Given the substantial differences in demographics and internet usage between each district, we assume that “normal” Twitter use may vary from district to district. We thus created a different threshold and “typical” use range for each district.
To do so, we sampled the three key variables – average posts per user, retweet share, and top 10% share – for each district over a period of 60 days, from late July through late September.
The distribution of these samples and the corresponding CTM did not in every case follow a normal or “bell curve” distribution. Thus, to identify the region in which values might be deemed excessively high, we used a common method of finding outliers based on the interquartile range (IQR), or the middle 50% of values.
For each individual district, we calculated the IQR for the three main coefficient components and the CTM, based on our 60-day data sample. To find the threshold for possible outliers, we multiplied the IQR by 1.5, and then added that figure on top of the 75th percentile mark in the sample data for each factor, and for the final CTM.
We conducted a similar exercise for hashtags. Over the same 60-day period, we selected 1000 hashtags at random (with one crucial exception: discarding any hashtag that had received fewer than 100 posts over the period).
We then sampled the key variables – average posts per user, retweet share, and top 10% share – for each day, for each hashtag over the period.

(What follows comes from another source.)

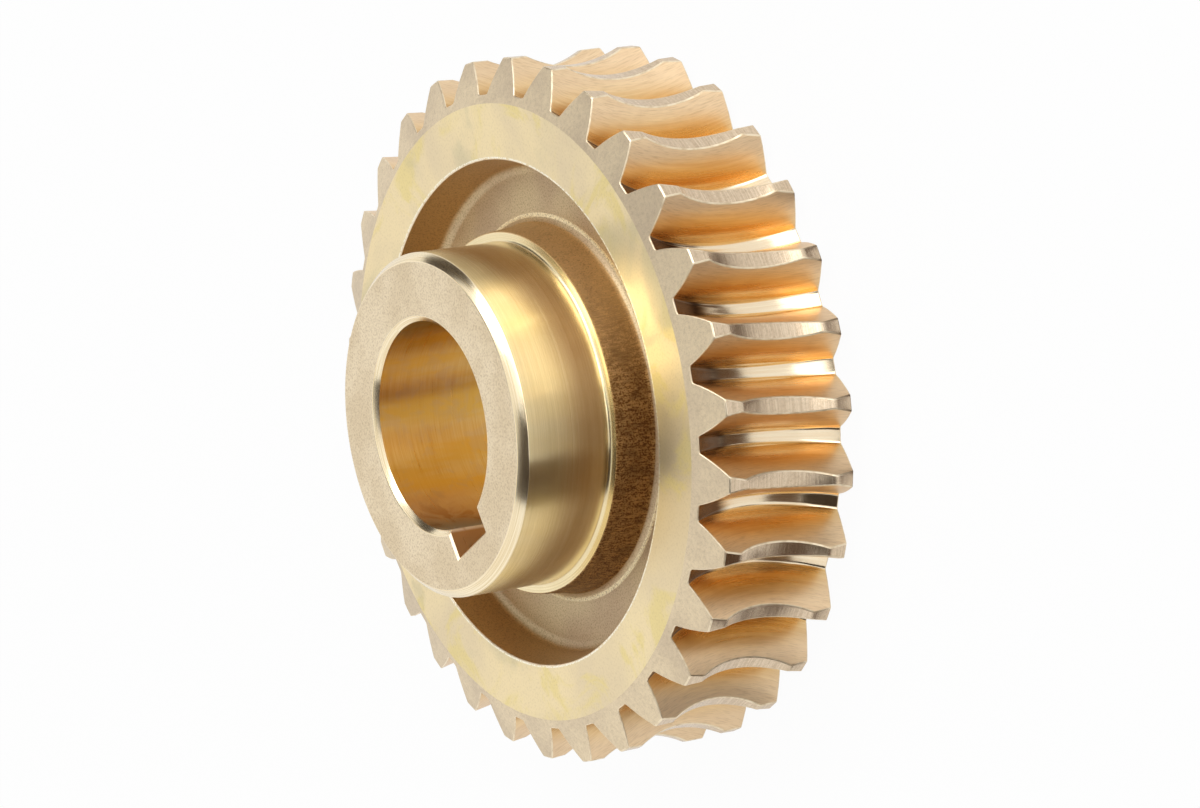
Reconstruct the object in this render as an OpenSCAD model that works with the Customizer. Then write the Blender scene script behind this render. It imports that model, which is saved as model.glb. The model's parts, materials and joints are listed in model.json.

Hashtag-days in which fewer than 10 posts were made were discarded.
This data was then used to find the median, interquartile range, and outlier range for hashtags as a whole (within this electoral-twitter universe – this will not necessarily apply to other types of content), for each of the three components, and for the CTM derived from them.
For both the district and general-hashtag measures, the “yellow” alert threshold is thus the 75th percentile plus the IQR. The “red” threshold is the traditional outlier mark, the 75th percentile plus 1.5 times the IQR.
We’ll discuss more about what this means in future posts.